Die Zürcher Erziehungsdirektorin hält in ihrem Interview vom 28.01.2019 fest,
dass der Lehrplan 21 «...nach jahrelanger Vorbereitung und Diskussion...»
eingeführt worden sei. Eingeführt ist nicht umgesetzt! Die «jahrelange
Vorbereitung» mag zutreffen; sie erfolgte unter Ausschluss der Öffentlichkeit
und vor allem der jetzt direkt Betroffenen. Wer sich heute umhört, erfährt,
dass der LP21 ein Reformvorhaben ist, das erstaunlich wenig echt freiwillige
Gefolgschaft findet, sondern mit repressiven Massnahmen gegenüber Lehrerinnen
und Lehrern eingeführt werden muss. Solches findet man sonst nur in totalitären
Staaten! «Änderungen in den Schulen müssen breit abgestützt sein», sagt die
Erziehungsdirektorin, und fährt fort: «Wenn die involvierten Personen nicht
dahinterstehen, sind Änderungen zum Scheitern verurteilt». LP21 lässt grüssen!

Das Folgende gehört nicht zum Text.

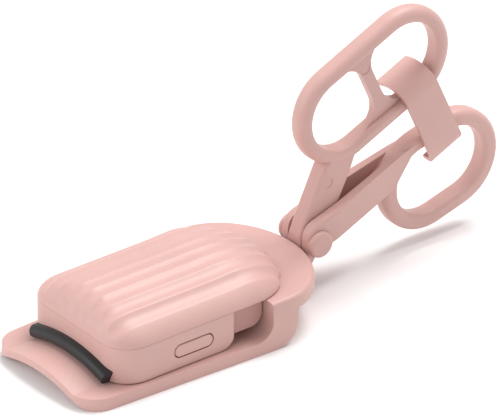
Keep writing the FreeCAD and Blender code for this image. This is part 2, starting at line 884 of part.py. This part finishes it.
def insulator():
    y = pad_back + 0.03 + heater_thickness + 0.03
    low = pad_top - heater_height
    return bent_bar([
        (y, low),
        (y + insulator_thickness, low),
        (y + insulator_thickness, pad_top - pad_skin),
        (y, pad_top - pad_skin),
    ], pad_half - 0.4)


# ---- cell and electrics ----------------------------------------------------------------

def cell():
    body = rod_y(0, cell_height, cell_radius, cell_front, cell_front + cell_length - cell_nub)
    rims = [e for e in body.Edges if e.Length > 30]
    body = body.makeFillet(0.4, rims)
    nub = rod_y(0, cell_height, cell_nub_radius, cell_front + cell_length - cell_nub - 0.5,
                cell_front + cell_length)
    return body.fuse(nub).removeSplitter()


def spring_contact():
    """Bent leaf that presses on the flat end of the cell."""
    back = notch_back + seat_wall + 0.05
    plate = box(-3.5, 3.5, back, back + contact_thickness, cell_height - 0.2, cell_height + 4.4)
    leaf = slab([
        (back, cell_height - 0.6),
        (cell_front - 0.05, cell_height + 1.2),
        (cell_front - 0.05, cell_height + 1.9),
        (back + contact_thickness, cell_height + 0.4),
    ], 2.0)
    return plate.fuse(leaf).removeSplitter()


def plate_contact():
    y = cell_front + cell_length + 0.02
    return box(-3.5, 3.5, y, y + contact_thickness - 0.04, cell_height - 3.5, cell_height + 2.0)


def circuit_board():
    board = box(board_face - board_thickness, board_face, board_front, board_rear,
                housing_bottom + floor_wall + 0.1, seam_height - 0.1)
    for y in board_fixings:
        board = board.cut(rod_x(y, board_fixing_z, thread_radius + 0.15, board_face - 2,
                                board_face + 1))
    return board


def board_parts():
    """Controller, two capacitors and a coil on the inner face of the board."""
    face = board_face - board_thickness - 0.01
    pieces = [
        box(face - 1.1, face, 13.5, 17.5, 6.2, 10.2),
        box(face - 1.5, face, 20.0, 24.0, 6.5, 10.5),
        box(face - 0.8, face, 18.2, 19.4, 6.2, 8.2),
        box(face - 0.8, face, 18.2, 19.4, 9.0, 11.0),
    ]
    return Part.makeCompound(pieces)


def switch():
    """Tact switch on the outer face of the board."""
    face = board_face + 0.01
    base = box(face, face + 0.7, button_y - 2.2, button_y + 2.2, button_z - 1.6, button_z + 1.6)
    stem = rod_x(button_y, button_z, 0.9, face + 0.6, face + 0.95)
    return base.fuse(stem).removeSplitter()


def button():
    inside = housing_width / 2 - wall
    cap = pill(inside - 0.05, housing_width / 2 + button_proud, button_length, button_width)
    face = [e for e in cap.Edges if e.BoundBox.XMin > housing_width / 2 + button_proud - 0.01]
    cap = cap.makeFillet(0.35, face)
    flange = pill(inside - 0.65, inside - 0.05, button_length + 1.6, button_width + 1.6)
    return cap.fuse(flange).removeSplitter()


def button_spring():
    """Small silicone dome between the switch and the button."""
    face = board_face + 0.98
    end = housing_width / 2 - wall - 0.65 - button_travel - 0.06
    ring = Part.makeCone(1.5, 1.0, end - face, Vector(face, button_y, button_z), Vector(1, 0, 0))
    return ring


def board_screws():
    screws = []
    for y in board_fixings:
        head = rod_x(y, board_fixing_z, 1.1, board_face, board_face + 0.6)
        shank = rod_x(y, board_fixing_z, thread_radius, board_face - post_depth, board_face)
        screws.append(head.fuse(shank).removeSplitter())
    return Part.makeCompound(screws)


def core_screws():
    screws = []
    inside = housing_length - wall
    for x in core_screw_places:
        head = rod_y(x, core_screw_z, screw_head_radius, inside - screw_head, inside)
        shank = rod_y(x, core_screw_z, screw_radius, inside, housing_length + core_screw_reach)
        slot = box(x - driver_half, x + driver_half, inside - screw_head - 1, inside - 0.6,
                   core_screw_z - driver_width, core_screw_z + driver_width)
        screws.append(head.fuse(shank).cut(slot).removeSplitter())
    return Part.makeCompound(screws)


def power_leads():
    """One lead from each cell contact to the board."""
    face = board_face - board_thickness - 0.5
    front = lead([(3.53, 3.85, 13.5), (6.4, 3.85, 13.5), (face, 8.0, 11.4)])
    rear = lead([(3.2, 49.35, 12.8), (6.0, 49.1, 13.6), (6.6, 46.0, 13.4),
                 (9.0, 31.5, 13.4), (10.6, 28.0, 12.6), (face, 24.0, 11.4)])
    return Part.makeCompound([front, rear])


def heater_leads():
    """Two leads from the heater plate through the housing to the board."""
    face = board_face - board_thickness - 0.5
    start = notch_back + 0.02
    first, second = lead_places
    short = lead([(second, start, lead_z), (second, start + 3, lead_z), (face, 7.3, lead_z)])
    long = lead([(first, start, lead_z), (first, start + 3, lead_z), (first + 1, 12, lead_z),
                 (face, 12.6, lead_z)])
    return Part.makeCompound([short, long])


# ---- build -----------------------------------------------------------------------------

def build():
    parts["frame"] = frame()
    parts["upper_handle"] = upper_handle()
    parts["foot_pin"] = foot_pin()
    parts["foot_screw"] = foot_screw()
    parts["pivot_pin"] = pin_head(1, True)
    parts["pivot_cap"] = pin_head(-1, False)
    parts["pivot_washers"] = pivot_washers()
    parts["lower_handle"] = lower_handle()
    parts["drive_pin"] = drive_pin()
    parts["storage_clip"] = storage_clip()
    parts["housing"] = housing()
    parts["inner_compartment"] = core()
    parts["ribbed_cover"] = cover()
    parts["curling_pad"] = pad()
    parts["heater_plate"] = heater_plate()
    parts["heat_insulator"] = insulator()
    parts["battery_cell"] = cell()
    parts["spring_contact"] = spring_contact()
    parts["plate_contact"] = plate_contact()
    parts["circuit_board"] = circuit_board()
    parts["board_parts"] = board_parts()
    parts["tact_switch"] = switch()
    parts["power_button"] = button()
    parts["button_spring"] = button_spring()
    parts["board_screws"] = board_screws()
    parts["core_screws"] = core_screws()
    parts["power_leads"] = power_leads()
    parts["heater_leads"] = heater_leads()


build()
os.makedirs("parts", exist_ok=True)
origin_y = (window_end + block_front) / 2
for name, shape in parts.items():
    shape.translate(Vector(0, -origin_y, 0))
    shape.exportStep(os.path.join("parts", name + ".step"))
    print(name, len(shape.Solids), shape.isValid(), round(shape.Volume, 1))
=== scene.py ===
import json
import math

import bmesh
import bpy
import numpy as np
from mathutils import Matrix, Vector


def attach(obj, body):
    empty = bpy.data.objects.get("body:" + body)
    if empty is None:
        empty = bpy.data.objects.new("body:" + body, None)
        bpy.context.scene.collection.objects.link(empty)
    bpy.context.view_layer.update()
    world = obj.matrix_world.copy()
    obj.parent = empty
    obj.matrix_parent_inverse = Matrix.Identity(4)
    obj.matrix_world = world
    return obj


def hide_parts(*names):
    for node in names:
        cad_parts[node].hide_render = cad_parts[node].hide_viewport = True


# Heated eyelash curler on a pale table. Metres. X runs across (the power button is on +X),
# Y runs from the jaw back to the finger loops and Z runs up from the table.

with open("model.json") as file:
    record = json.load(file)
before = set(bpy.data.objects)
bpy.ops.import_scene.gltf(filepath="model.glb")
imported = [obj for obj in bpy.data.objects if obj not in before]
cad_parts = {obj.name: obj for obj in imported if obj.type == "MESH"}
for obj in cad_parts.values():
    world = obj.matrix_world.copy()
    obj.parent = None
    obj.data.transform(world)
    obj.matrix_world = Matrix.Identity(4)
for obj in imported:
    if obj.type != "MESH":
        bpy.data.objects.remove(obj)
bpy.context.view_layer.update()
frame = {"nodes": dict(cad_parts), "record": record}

# ---- node helpers ----------------------------------------------------------------------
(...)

Keine Visionen für die Zukunft der Schule? Gerhard Steiner, 2.2.
Im Zusammenhang mit der «Chancengerechtigkeit» (u.a. im Blick auf Behinderte)
ist im weiteren Verlauf des Interviews die programmatische Aussage zu lesen:
«Der integrative Unterricht ist für mich kein Projekt, sondern ein
Menschenrecht. Jeder sollte, wenn möglich, integriert unterrichtet werden» - d.h.
alle beisammen: die hochbegabten, die durchschnittlichen, die verhaltensgestörten
und die behinderten Kinder. Das Behindertengleichstellungsgesetz verlange das. Dort
heisst es in Art. 20, Abs. 2 «Die Kantone fördern, soweit dies möglich ist und
dem Wohl des behinderten Kindes oder Jugendlichen dient, mit entsprechenden
Schulungsformen die Integration behinderter Kinder und Jugendlicher in die
Regelschule». Ob sich die oben zitierte magistrale Aussage aus den
Formulierungen des Gesetzestextes zwingend so extrapolieren lässt, ist doch
sehr in Frage zu stellen. Entscheidend ist, dass alle Lernenden eine ihren Fähigkeiten
entsprechende optimale Förderung erhalten. Das aber ist für die überwiegende
Mehrzahl der Lernenden (selbst für Behinderte) in einem nicht-integrativen
Lernumfeld viel effizienter zu haben, weil dort (1) die Organisation der
Lehr-Lern-Situation wesentlich schlanker ist, was (2) weniger Umtriebe und
Ablenkung zur Folge hat und (3) auf Seiten der Lernenden eine höhere Konzentration
ermöglicht. Dadurch wird (4) die Nutzung der Lernzeit massiv erhöht, was (5) mehr
sichtbaren Lernerfolg generiert. Und (6) wird die Autonomie vieler Lehrerinnen
und Lehrer wiederhergestellt, ihr Kräfteverschleiss geringer und die
Arbeitszufriedenheit grösser. Das ist für mich zwar kein Menschenrecht, aber
eine gut begründbare Vision. Die als Ziel formulierte Integration behinderter
Kinder muss und darf dabei keineswegs verloren gehen; sie kann gezielt in
spezifischen Bereichen auf der Basis subtiler sozialer Interaktionen realisiert
werden; dazu macht das Gesetz keine Vorschriften.
Gerhard Steiner, em. Prof. für Psychologie (Entwicklung und Lernen) Universität Basel. Der Text wurde der NZZ als Leserbrief zugestellt.